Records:
◆ ◆ ◆ ◆
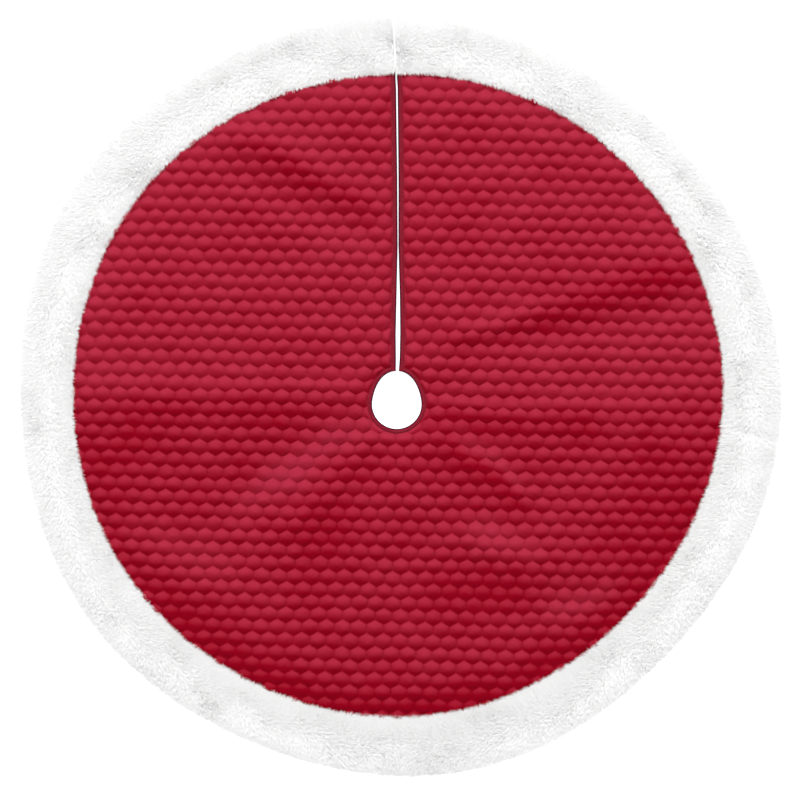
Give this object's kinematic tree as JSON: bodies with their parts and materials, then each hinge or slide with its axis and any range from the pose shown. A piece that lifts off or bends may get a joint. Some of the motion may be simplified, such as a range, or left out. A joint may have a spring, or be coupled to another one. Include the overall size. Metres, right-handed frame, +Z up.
{
  "type": "tree skirt",
  "caption": "Round quilted velvet tree skirt with a plush border, a central trunk hole and a slit; two flaps beside the slit fold back to let the trunk in.",
  "frame": {"origin": "on the floor, under the middle of the disc's outline", "axes": "+Z up, through the cloth; +Y from the trunk hole along the slit to the rim; +X to the right seen from above"},
  "size_m": [1.2196, 1.22, 0.02],
  "materials": {
    "velvet": "matte",
    "binding": "matte",
    "plush": "matte",
    "lining": "matte",
    "wadding": "matte",
    "red_thread": "satin",
    "seam_thread": "matte",
    "label": "satin"
  },
  "bodies": {
    "main_panel": {"velvet_face_main": "velvet", "wadding_main": "wadding", "lining_main": "lining", "plush_border_main": "plush", "hole_binding_main": "binding", "hole_topstitch_main": "red_thread", "border_seam_main": "seam_thread", "rim_seam_main": "seam_thread", "care_label": "label"},
    "left_flap": {"velvet_face_left": "velvet", "wadding_left": "wadding", "lining_left": "lining", "plush_border_left": "plush", "hole_binding_left": "binding", "hole_topstitch_left": "red_thread", "border_seam_left": "seam_thread", "rim_seam_left": "seam_thread", "slit_binding_left": "binding", "slit_topstitch_left": "red_thread"},
    "right_flap": {"velvet_face_right": "velvet", "wadding_right": "wadding", "lining_right": "lining", "plush_border_right": "plush", "hole_binding_right": "binding", "hole_topstitch_right": "red_thread", "border_seam_right": "seam_thread", "rim_seam_right": "seam_thread", "slit_binding_right": "binding", "slit_topstitch_right": "red_thread"}
  },
  "joints": [
    {"name": "left_fold", "type": "hinge", "parent": "main_panel", "child": "left_flap", "pos_m": [0, -0.0135, 0.0205], "axis": [0.7071, -0.7071, 0], "range_deg": [0, 179]},
    {"name": "right_fold", "type": "hinge", "parent": "main_panel", "child": "right_flap", "pos_m": [0, -0.0135, 0.0205], "axis": [0.7071, 0.7071, 0], "range_deg": [0, 179]}
  ]
}
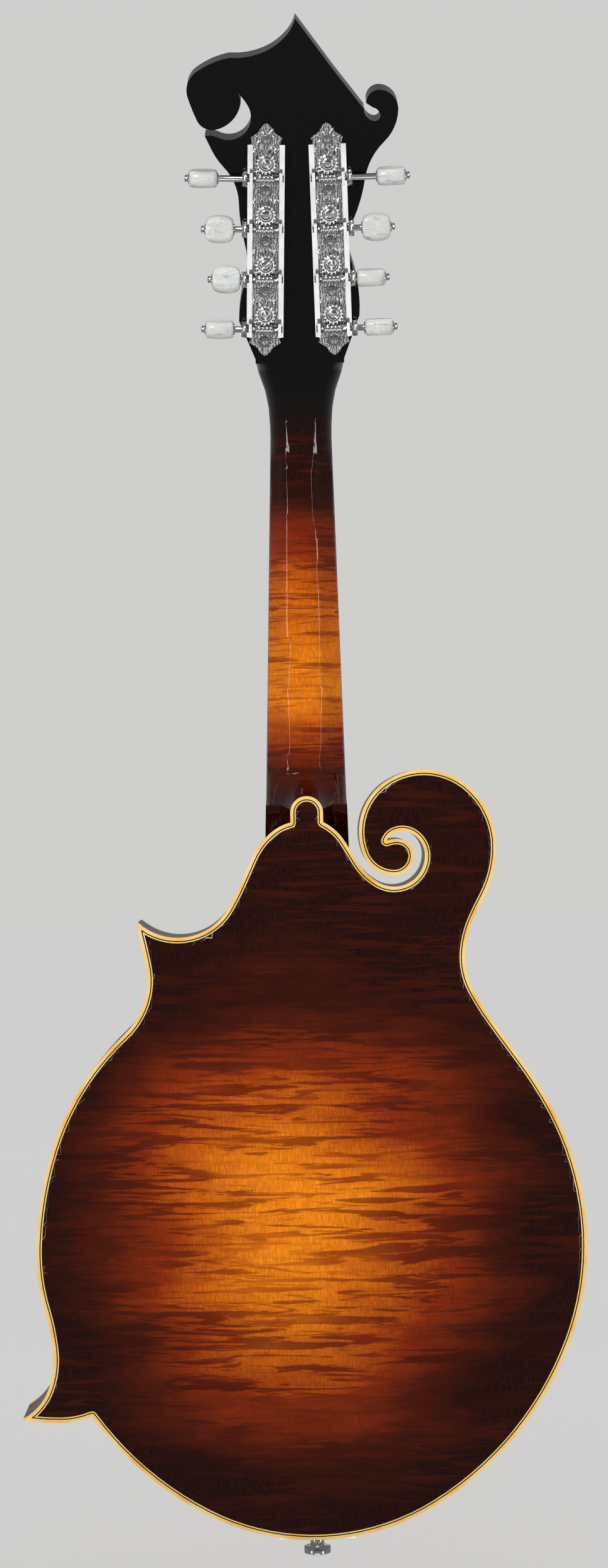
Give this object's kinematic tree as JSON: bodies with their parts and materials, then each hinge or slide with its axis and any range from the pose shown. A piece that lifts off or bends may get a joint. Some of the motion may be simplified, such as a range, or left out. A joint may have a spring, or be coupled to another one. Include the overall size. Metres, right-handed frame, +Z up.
◆ ◆ ◆ ◆
> INSTRUCTIONS TO FOLLOW
Please reproduce the entire listing, exactly as shown.

> OUTPUT
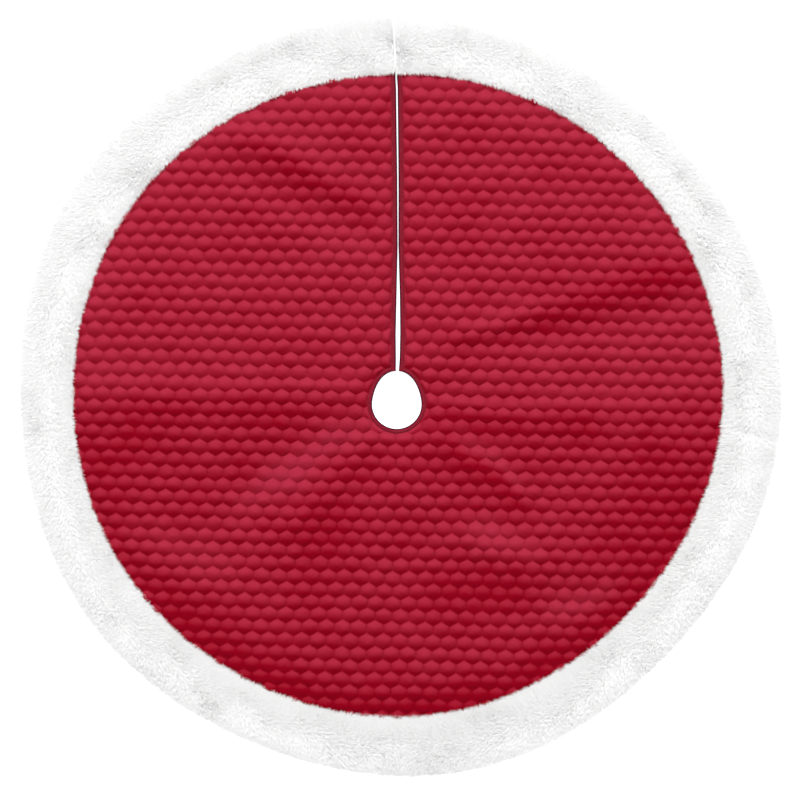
Give this object's kinematic tree as JSON: bodies with their parts and materials, then each hinge or slide with its axis and any range from the pose shown. A piece that lifts off or bends may get a joint. Some of the motion may be simplified, such as a range, or left out. A joint may have a spring, or be coupled to another one. Include the overall size. Metres, right-handed frame, +Z up.
{
  "type": "tree skirt",
  "caption": "Round quilted velvet tree skirt with a plush border, a central trunk hole and a slit; two flaps beside the slit fold back to let the trunk in.",
  "frame": {"origin": "on the floor, under the middle of the disc's outline", "axes": "+Z up, through the cloth; +Y from the trunk hole along the slit to the rim; +X to the right seen from above"},
  "size_m": [1.2196, 1.22, 0.02],
  "materials": {
    "velvet": "matte",
    "binding": "matte",
    "plush": "matte",
    "lining": "matte",
    "wadding": "matte",
    "red_thread": "satin",
    "seam_thread": "matte",
    "label": "satin"
  },
  "bodies": {
    "main_panel": {"velvet_face_main": "velvet", "wadding_main": "wadding", "lining_main": "lining", "plush_border_main": "plush", "hole_binding_main": "binding", "hole_topstitch_main": "red_thread", "border_seam_main": "seam_thread", "rim_seam_main": "seam_thread", "care_label": "label"},
    "left_flap": {"velvet_face_left": "velvet", "wadding_left": "wadding", "lining_left": "lining", "plush_border_left": "plush", "hole_binding_left": "binding", "hole_topstitch_left": "red_thread", "border_seam_left": "seam_thread", "rim_seam_left": "seam_thread", "slit_binding_left": "binding", "slit_topstitch_left": "red_thread"},
    "right_flap": {"velvet_face_right": "velvet", "wadding_right": "wadding", "lining_right": "lining", "plush_border_right": "plush", "hole_binding_right": "binding", "hole_topstitch_right": "red_thread", "border_seam_right": "seam_thread", "rim_seam_right": "seam_thread", "slit_binding_right": "binding", "slit_topstitch_right": "red_thread"}
  },
  "joints": [
    {"name": "left_fold", "type": "hinge", "parent": "main_panel", "child": "left_flap", "pos_m": [0, -0.0135, 0.0205], "axis": [0.7071, -0.7071, 0], "range_deg": [0, 179]},
    {"name": "right_fold", "type": "hinge", "parent": "main_panel", "child": "right_flap", "pos_m": [0, -0.0135, 0.0205], "axis": [0.7071, 0.7071, 0], "range_deg": [0, 179]}
  ]
}
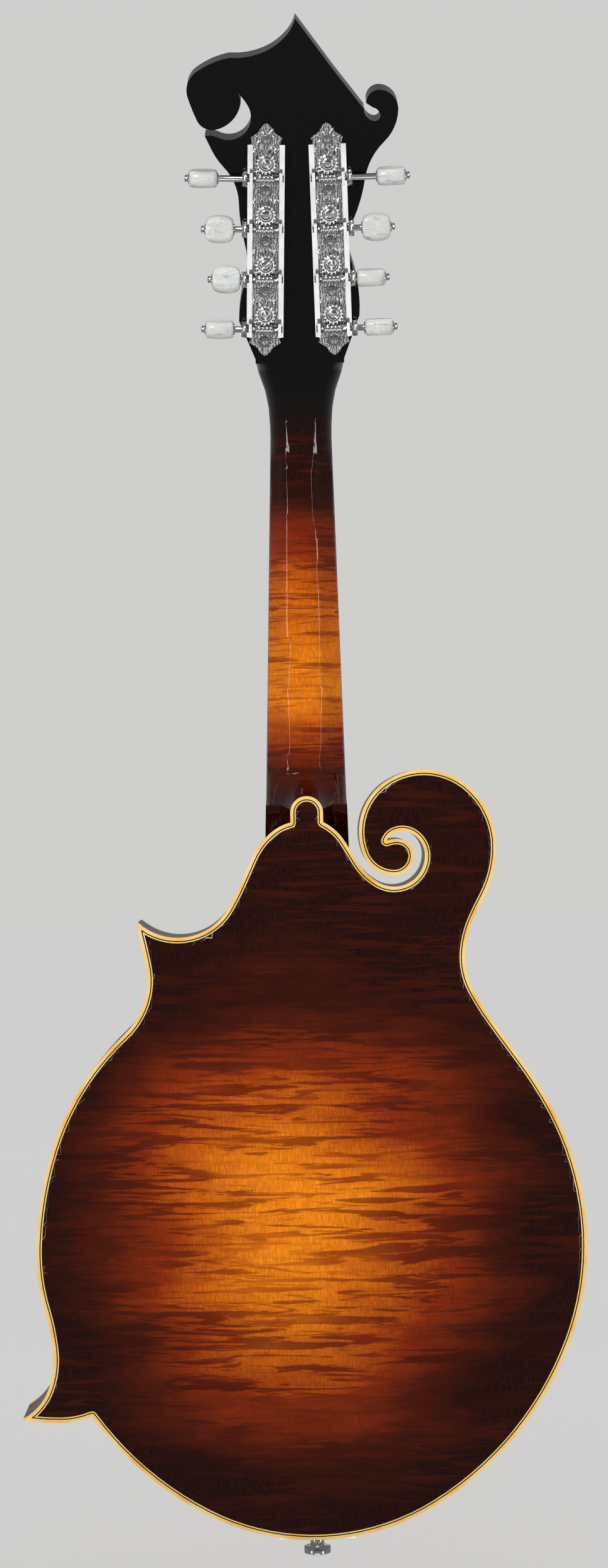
Give this object's kinematic tree as JSON: bodies with their parts and materials, then each hinge or slide with its axis and any range from the pose shown. A piece that lifts off or bends may get a joint. Some of the motion may be simplified, such as a range, or left out. A joint may have a spring, or be coupled to another one. Include the overall size. Metres, right-handed frame, +Z up.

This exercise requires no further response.